Getting Your Drums Ready for the Studio

Setting up and mic’ing drums in the studio can be a depressing experience if things don’t go well. Here are a few pointers on how to prep your kit for the studio.

First, a great live kit may not make a great studio kit. Most drummers have one kit which they have refined for live shows. This includes head choices that may not work in a studio environment. If you plan on using your live kit for the studio, before you buy heads, check the shells for cracks or breaks. Check the hardware for rattles and buzzes. If the shells are damaged there is no use bringing them to the studio. I  had a session where the bass drum shell was cracked on the bottom. The roadie had dropped the drum somehow and failed to fess up about it. The drum couldn’t be tuned and buzzed with each hit. I replaced it and two of the toms that were suspect. Something seriously bad happened to this kit. When checking the shells, don’t do it in your living room with the CD player blasting away. You need a quiet room, not too live, and a couple of towels. With the heads on, just hold the drum and hit it. Listen closely for hums, buzzes and rattles. If you hear something, try to isolate the source. Could it be loose screws inside the drum? On vintage drums, the plys may come unglued over time or the wrap can become unglued. These buzzes can be very hard to find. For live shows it may be fine but the studio is a super quiet environment; you will hear flaws. Newer drums have excellent shells so this is not as problematic. The lug casings in older drums may ring. This is caused by the spring inside vibrating sympathetically with the shell and is easily fixed by removing the casing and filling it with cotton. Again, modern lug casings usually have this problem solved.

If the drum passes the stick hit test, get your felt bass drum beater and hit the shell while again holding the drum. This low frequency impact may reveal other noises that a head hit won’t reveal. If you have successfully found that all your drums are mechanically sound, then it’s time to buy heads. If  you can’t isolate the problem, then you may need to borrow or rent a kit. Check to see if the studio has a kit but beware; make sure they know drums.

When you get heads, get bottom heads as well. Even though you don’t hit them they still go ‘dead”. Just consider this studio prep as an annual overhaul and cleaning. Don’t talk yourself out of bottom heads. When you strip the drums of their heads, carefully check the bearing edges for damage. The drum should be round (duh!), the bearings straight without chips or dents and flat. You can check this by placing the drum on a glass table. Place a light inside and if you see light escape, the bearing edges aren’t perfectly flat. If they need repair, don’t attempt to do this yourself. Get the drum to an experienced drum tech.

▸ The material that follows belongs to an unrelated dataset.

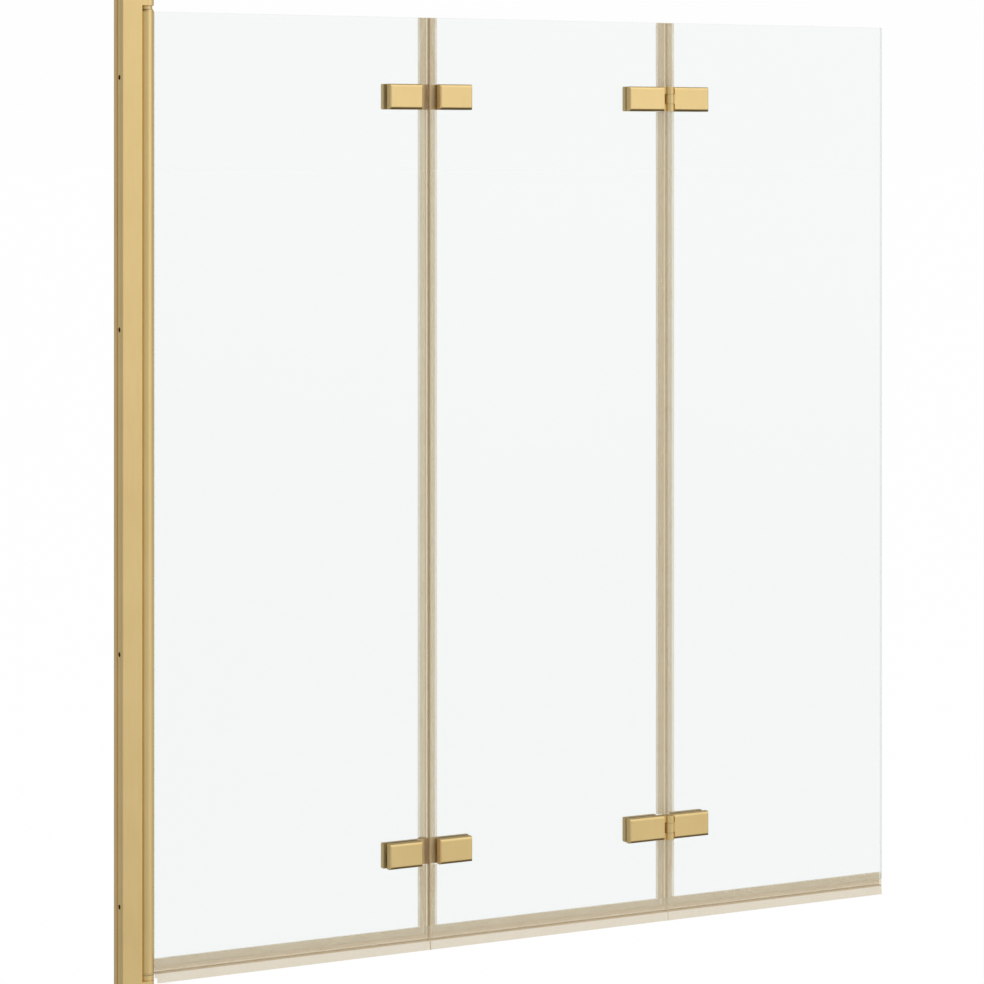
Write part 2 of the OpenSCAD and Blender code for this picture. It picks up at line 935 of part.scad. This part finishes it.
// Two flat gaskets; the one under the leaf has collars that line the holes in the glass
module gasket_pair() {
    color(dark_rubber)
    difference() {
        union() {
            translate([leaf_pad_in, glass_t / 2, -hinge_h / 2 + pad_inset])
                cube([leaf_out - pad_inset - leaf_pad_in, pad_t, hinge_h - 2 * pad_inset]);
            translate([cover_in + pad_inset, -pad_face, -hinge_h / 2 + pad_inset])
                cube([cover_end - cover_in - 2 * pad_inset, pad_t, hinge_h - 2 * pad_inset]);
            screw_places()
                translate([0, glass_t / 2 + pad_t / 2, 0])
                    rotate([90, 0, 0])
                        cylinder(h = glass_t + pad_t / 2 - plate_clear, r = glass_collar_r);
        }
        screw_places()
            translate([0, pad_face + 1, 0])
                rotate([90, 0, 0])
                    cylinder(h = 2 * pad_face + 2, r = clamp_screw_r + screw_clear);
    }
}

module hinge_1_upper_near_leaf() on_wall() hinge_1(upper_hinge_z) near_side() outer_leaf();
module hinge_1_upper_far_leaf() on_wall() hinge_1(upper_hinge_z) inner_leaf();
module hinge_1_upper_near_cover() on_wall() hinge_1(upper_hinge_z) near_side() hinge_cover();
module hinge_1_upper_far_cover() on_wall() hinge_1(upper_hinge_z) hinge_cover();
module hinge_1_upper_pin() on_wall() hinge_1(upper_hinge_z) hinge_pin();
module hinge_1_lower_near_leaf() on_wall() hinge_1(lower_hinge_z) near_side() outer_leaf();
module hinge_1_lower_far_leaf() on_wall() hinge_1(lower_hinge_z) inner_leaf();
module hinge_1_lower_near_cover() on_wall() hinge_1(lower_hinge_z) near_side() hinge_cover();
module hinge_1_lower_far_cover() on_wall() hinge_1(lower_hinge_z) hinge_cover();
module hinge_1_lower_pin() on_wall() hinge_1(lower_hinge_z) hinge_pin();

module hinge_2_upper_near_leaf() on_wall() hinge_2(upper_hinge_z) near_side() outer_leaf();
module hinge_2_upper_far_leaf() on_wall() hinge_2(upper_hinge_z) inner_leaf();
module hinge_2_upper_near_cover() on_wall() hinge_2(upper_hinge_z) near_side() hinge_cover();
module hinge_2_upper_far_cover() on_wall() hinge_2(upper_hinge_z) hinge_cover();
module hinge_2_upper_pin() on_wall() hinge_2(upper_hinge_z) hinge_pin();
module hinge_2_lower_near_leaf() on_wall() hinge_2(lower_hinge_z) near_side() outer_leaf();
module hinge_2_lower_far_leaf() on_wall() hinge_2(lower_hinge_z) inner_leaf();
module hinge_2_lower_near_cover() on_wall() hinge_2(lower_hinge_z) near_side() hinge_cover();
module hinge_2_lower_far_cover() on_wall() hinge_2(lower_hinge_z) hinge_cover();
module hinge_2_lower_pin() on_wall() hinge_2(lower_hinge_z) hinge_pin();

// Small parts of both hinges on one fold line
module at_both_hinges_1() {
    on_wall()
    for (z = [lower_hinge_z, upper_hinge_z])
        hinge_1(z)
            children();
}

module at_both_hinges_2() {
    on_wall()
    for (z = [lower_hinge_z, upper_hinge_z])
        hinge_2(z)
            children();
}

module hinge_1_near_gaskets() at_both_hinges_1() near_side() gasket_pair();
module hinge_1_far_gaskets() at_both_hinges_1() gasket_pair();
module hinge_2_near_gaskets() at_both_hinges_2() near_side() gasket_pair();
module hinge_2_far_gaskets() at_both_hinges_2() gasket_pair();
module hinge_1_near_clamp_plates() at_both_hinges_1() near_side() clamp_plate();
module hinge_1_far_clamp_plates() at_both_hinges_1() clamp_plate();
module hinge_2_near_clamp_plates() at_both_hinges_2() near_side() clamp_plate();
module hinge_2_far_clamp_plates() at_both_hinges_2() clamp_plate();
module hinge_1_near_clamp_screws() at_both_hinges_1() near_side() clamp_screw_pair();
module hinge_1_far_clamp_screws() at_both_hinges_1() clamp_screw_pair();
module hinge_2_near_clamp_screws() at_both_hinges_2() near_side() clamp_screw_pair();
module hinge_2_far_clamp_screws() at_both_hinges_2() clamp_screw_pair();
module hinge_1_washers() at_both_hinges_1() hinge_washers();
module hinge_2_washers() at_both_hinges_2() hinge_washers();

wall_channel();
pivot_rail();
pile_strips();
rail_screws();
cap_screws();
upper_end_cap();
lower_end_cap();
upper_pivot_bush();
lower_pivot_bush();
pivot_post();
upper_pivot_plug();
lower_pivot_plug();
glazing_gasket();
glass_panel_1();
bottom_seal_1();
side_seal_1();
glass_panel_2();
bottom_seal_2();
side_seal_2a();
side_seal_2b();
glass_panel_3();
bottom_seal_3();
side_seal_3();
hinge_1_upper_near_leaf();
hinge_1_upper_far_leaf();
hinge_1_upper_near_cover();
hinge_1_upper_far_cover();
hinge_1_upper_pin();
hinge_1_lower_near_leaf();
hinge_1_lower_far_leaf();
hinge_1_lower_near_cover();
hinge_1_lower_far_cover();
hinge_1_lower_pin();
hinge_2_upper_near_leaf();
hinge_2_upper_far_leaf();
hinge_2_upper_near_cover();
hinge_2_upper_far_cover();
hinge_2_upper_pin();
hinge_2_lower_near_leaf();
hinge_2_lower_far_leaf();
hinge_2_lower_near_cover();
hinge_2_lower_far_cover();
hinge_2_lower_pin();
hinge_1_near_gaskets();
hinge_1_far_gaskets();
hinge_2_near_gaskets();
hinge_2_far_gaskets();
hinge_1_near_clamp_plates();
hinge_1_far_clamp_plates();
hinge_2_near_clamp_plates();
hinge_2_far_clamp_plates();
hinge_1_near_clamp_screws();
hinge_1_far_clamp_screws();
hinge_2_near_clamp_screws();
hinge_2_far_clamp_screws();
hinge_1_washers();
hinge_2_washers();
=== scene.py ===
"""The looks of the folding bath screen: finishes, edges, light, floor and camera.

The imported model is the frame: every solid stays where it is. Metres, X from the wall
along the glass, Y from the front face to the back, Z up, origin on the wall at mid height.
"""

import json
import math

import bpy
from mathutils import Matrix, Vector


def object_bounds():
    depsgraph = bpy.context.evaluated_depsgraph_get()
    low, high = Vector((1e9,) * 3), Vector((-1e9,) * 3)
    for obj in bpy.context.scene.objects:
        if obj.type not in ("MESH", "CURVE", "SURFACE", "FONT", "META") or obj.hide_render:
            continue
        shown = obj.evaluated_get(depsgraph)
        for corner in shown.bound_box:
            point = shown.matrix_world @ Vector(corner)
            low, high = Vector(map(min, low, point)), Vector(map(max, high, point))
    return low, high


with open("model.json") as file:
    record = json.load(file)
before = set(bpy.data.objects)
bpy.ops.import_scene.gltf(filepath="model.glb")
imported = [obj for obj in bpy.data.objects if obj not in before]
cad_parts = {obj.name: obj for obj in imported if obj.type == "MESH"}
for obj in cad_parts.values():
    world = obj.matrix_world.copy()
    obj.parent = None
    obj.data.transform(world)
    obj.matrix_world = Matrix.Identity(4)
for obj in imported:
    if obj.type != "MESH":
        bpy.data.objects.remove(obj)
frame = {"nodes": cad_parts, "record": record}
cad_low, cad_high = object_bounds()
nodes = frame["nodes"]

# ---- Driving values ----

# The photograph is PHOTO pixels wide and high. Its horizon is at HORIZON_ROW, and the
# camera looks level, TURN degrees to the right of straight at the glass.
PHOTO = 984
FOCAL_PIXELS = 3669.3
HORIZON_ROW = 158.4
TURN = 30.02
CAMERA_PLACE = (-2.0970, -4.6649, 0.4627)
SENSOR = 36.0

# The bath rim is the lower end of the wall profile, and the floor is a bath's height below it.
BATH_HEIGHT = 0.55
FLOOR_SIDE = 900.0

# The floor's own white and its share in what the camera sees of it, and the white above the
# horizon, which together make an even background
FLOOR_WHITE = 1.025
FLOOR_SHARE = 0.85
WORLD_WHITE = 0.991

# The light around the object for matt pieces, and the room that its metal mirrors, from straight
# down (0) over the horizon (0.5) to straight up (1). From left (0) to right (1) the room gains by
# SIDE_GAINS, and behind the glass it is dimmer by the shares of BEHIND_DROPS, again by height.
AMBIENT = 0.90
ROOM_LEVELS = (
    (0.00, (0.08, 0.07, 0.06)),
    (0.20, (0.12, 0.11, 0.10)),
    (0.30, (0.40, 0.39, 0.38)),
    (0.36, (0.86, 0.86, 0.86)),
    (0.42, (0.87, 0.87, 0.87)),
    (0.48, (0.70, 0.70, 0.70)),
    (0.55, (0.68, 0.68, 0.68)),
    (1.00, (0.60, 0.60, 0.60)),
)
BEHIND_DROPS = (
    (0.00, 0.38),
    (0.40, 0.37),
    (0.43, 0.33),
    (0.47, 0.23),
    (0.52, 0.05),
    (0.65, 0.62),
    (1.00, 0.62),
)
SIDE_GAINS = (
    (0.00, 1.00),
    (0.60, 1.00),
    (0.80, 1.31),
    (0.88, 1.15),
    (1.00, 0.90),
)

# Heights above the bath rim between which the seals get a painted shade line, where the chamber
# meets the lip, and a lighter line just above it; how dark the walls are drawn that lie against
# the left edges of the second and the third glass, partly for their real depth of seal seen
# edge-on and partly as painted shade in the groove between two seals; how far those walls lie
# inside the seal;
# and the distances from there over which they fade
SHADE_LINE = (0.0157, 0.0176)
LIGHTER_LINE = (0.0184, 0.0200)
WALL_DEPTH_AND_SHADE = (("side_seal_2a", 0.45), ("side_seal_3", 0.15))
WALL_INSET = 0.00285
WALL_FADE = (0.0006, 0.0010)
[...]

So the drums have passed all inspections, found to be perfect and now it’s time to put the heads on. Head type and tuning I’ll leave to another post, but one thing I want to discuss is seating. Head seating allows the head and the bearing edge to ‘seat’ properly against one another. To do this properly, put the head on, thumb tighten, then put the drum on the floor with the towel under it (protect those bearing edges) and press as hard as you can down on the center of the drum. I’ve heard of some standing on the drum. Don’t worry, the head won’t pull loose from the rim. All the cracking you hear is just glue snapping. Next, crank the head tight. Press hard again. Since you are doing this the night before your session (you are, aren’t you?) don’t tune the drum yet, you can do that at the studio.

Sometimes irregular bearing edges can be helped by a light rubbing with surfboard wax. Nothing heavy, just a light touch to make a better seal with the head.

Next, check stands and hardware for rattles. Sometimes, when the tubes are not fully extended, they rattle when the cymbal is hit. Make sure you have all the felts. Any mechanical noise you hear will be huge when close mic’ed. Check the pedals and oil if squeaky. If you use a cage, borrow enough stands to separate the cymbals from the drums. Sympathetic vibrations will just make extraneous noises. Cages are fine live, problematic in the studio. I also don’t like stands that hold both drums and cymbals. They are great for live, but in the studio one stand per instrument.

Check your cymbals too. Hairline cracks are sometimes difficult to see in the grooves. If the cymbal doesn’t have a pure tone, check them carefully. Some feel that dirty cymbals darken them and make a desirable tone. Others feel clean cymbals are clear with clean overtones. There is no right or wrong here.

Now, the beater. Most drummers want a huge, powerful, low-sounding kick with plenty of attack and rich lows. So they have a 22” or 24” kick with the latest “power-head-deadening-gimmick” drumhead and a thin, plastic girly-beater. These same drummers detest plastic-tipped drumsticks but readily will use a plastic beater on the one drum that needs to be the biggest sounding in the kit (or world, they hope). Swap that silly beater with a hard felt or wooden beater and, kaboom, there’s a kick. And guess what? Wooden beater equals big lows and sharp attack…a lot less EQ needed in the mix. What? You can’t play double bass with those heavy beaters? Come on. Be a man. Grow up and get some chops.